Farzad, affiliated with ADA University, argues that the book is an appropriate introductory text for the scholars interested in studying the security threats shaped by ethnicities and the homogenization policies in culture and language in Iran, being the "first of its kind" to use western theoretical perspectives of identity formation and nationalism to the identity issues in Iran and their relation to security. Nevertheless, Farzad argues that there are some other key aspects lacking in the book which can be conducive to understanding the roots of ethnic challenges within the state.

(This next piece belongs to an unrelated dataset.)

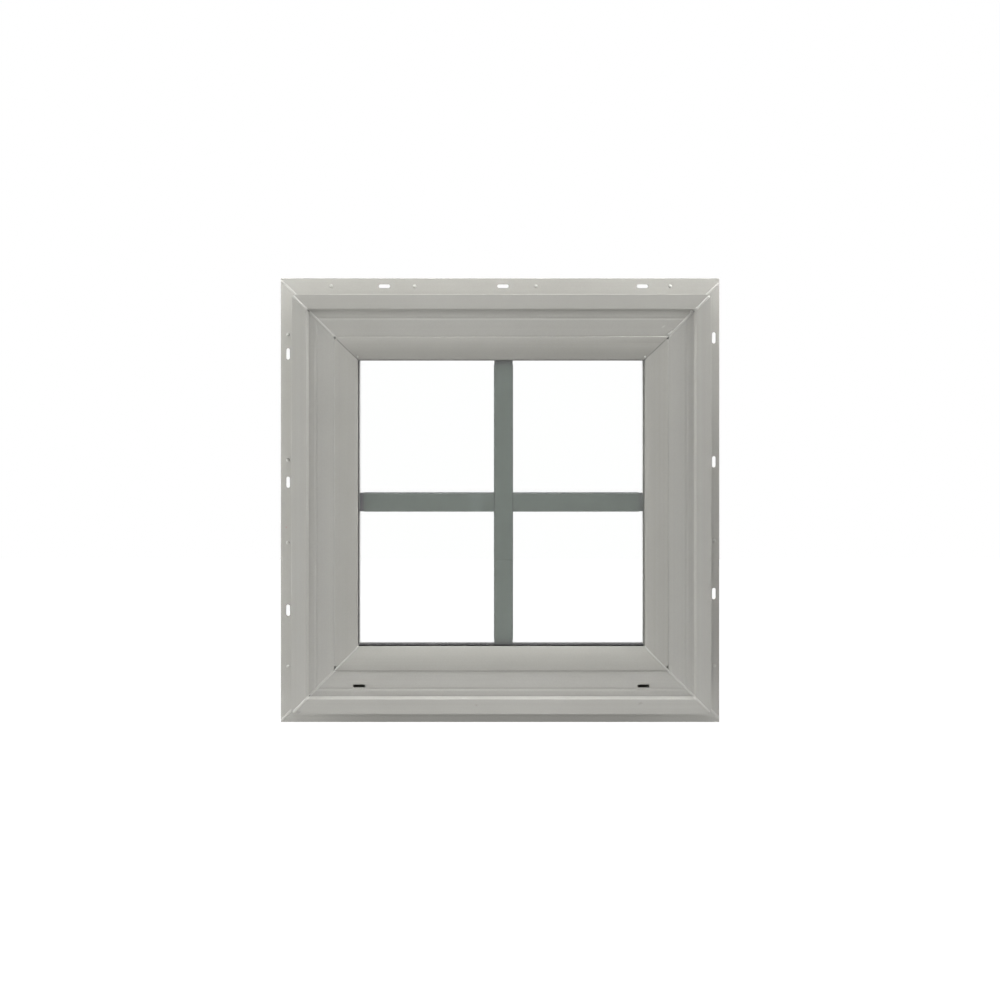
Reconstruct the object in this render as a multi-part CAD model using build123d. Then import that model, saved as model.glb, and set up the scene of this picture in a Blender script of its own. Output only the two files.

The main weakness of the book, Farzad states, is that Saleh does not survey history to the extent that one of the essential roots of ethnic tension, i.e. the very concept of Iran as nation-state, is discovered and thought upon. Farzad contends that the idea of nation-state was a totally external concept, inappropriate for organizing and uniting the country and causing numerous coercive efforts and revisionist education in a multiethnic country. Then Saleh, as Farzad assumes, could not properly assess the concept of Iran "as an imagined community" before and during foundation in the 1920s. Saleh's narrative, therefore, nurtures a "singular Persian ethnic identity" and fails to consider its "multi-ethnic historical narrative.", in Farzad's opinion.